Organiza festivais da canção com as suas amigas, sem elas saberem, é claro! Ela faz tudo: apresenta, canta as diversas canções, entrevista o público para saber qual é a sua votação. Eu e as suas bonecas fazemos parte do público, a minha função é bater palmas e filmar o espetáculo.
Às vezes fazemos ginástica, dançamos. No dia seguinte, estamos todas partidas e ela queixa-se logo: – “Ai a minha espondilose!” – uma expressão que ela aprendeu na televisão, mas que nem sabe o que quer dizer.
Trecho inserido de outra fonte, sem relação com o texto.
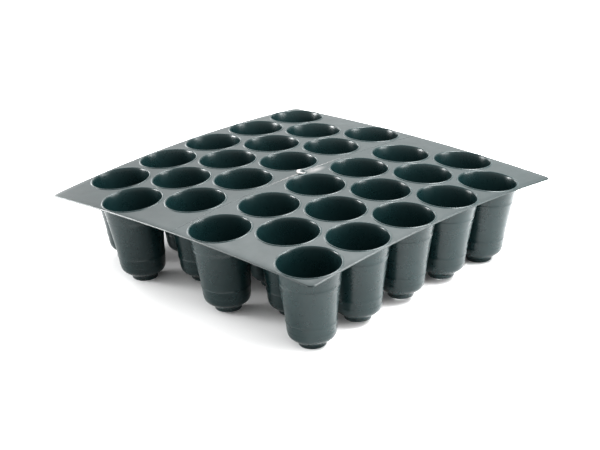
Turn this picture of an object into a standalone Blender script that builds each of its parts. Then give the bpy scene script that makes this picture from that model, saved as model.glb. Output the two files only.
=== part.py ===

Nos poucos passeios que temos dado perto de casa, procuro que ela veja como tudo é tão belo. Apesar desta pandemia, as folhas estão a crescer, as flores estão a abrir, os pássaros continuam a voar. E a minha menina, com a sua sensibilidade, começa a falar com as flores, a fazer-lhes carícias. Depois corremos juntas, fazemos jogos de mímica, saltamos às cordas, surpreendemo-nos, uma à outra, com uma nova partida ou com a gargalhada mais estridente.
Após, uns momentos de liberdade, voltámos ao trabalho. Ela tem feito as fichas/atividades que a professora lhe envia. Nem posso acreditar, mas a maioria das vezes ela empenha-se a sério, aperfeiçoou a letra e está muito mais autónoma. Tudo o que for da Escola Virtual ela gosta de fazer sozinha.
Eu tenho tido imenso trabalho da escola. Tenho trabalhado mais horas do que se estivesse na escola. Não me importo de o fazer, de estar disponível para os alunos e os meus colegas, porém custa-me não ter tempo para dar toda a atenção de que gostaria, à minha filha, agora que a tenho tão perto de mim.
Conviver 24 horas, sobre 24 horas, confinada a uma casa, com a Domingas, cansa! Só não sabe isso quem não a conhece. Ela desde que acorda até que adormece está sempre em movimento físico e mental. Está sempre a falar e quer respostas constantes, a situações realmente prementes, mas também ao cálculo mental, ao jogo da palavra puxa palavra, a histórias que inventa e vai contando, mas vai verificando se eu estou atenta, perguntando, por exemplo: “Onde se escondeu o coelho?” Ao que eu respondo, no meio dos meus afazeres, sempre a correr: “Que coelho?!” Logo ali faz um drama, por eu ter estado desatenta.
Nesta última semana, quando me chateio com a Domingas comecei a utilizar a expressão: “Para o que a minha mãe me criou!” Ela achou-lhe tanta piada e está sempre a aplica-la. Vê as notícias na televisão sobre a COVID-19 e exclama: “Para o que a minha mãe me criou!” Se lhe digo que é hora de parar de ver desenhos animados, responde: “Para o que a minha mãe me criou!”
Adoro pessoas com sentido de humor e isto a minha filha tem de sobra, quando está bem-disposta!
Apesar da doença, da morte, do estado de emergência, a vida é bela quando tu te dás. E o momento de te dares é agora, pois amanhã pode ser tarde!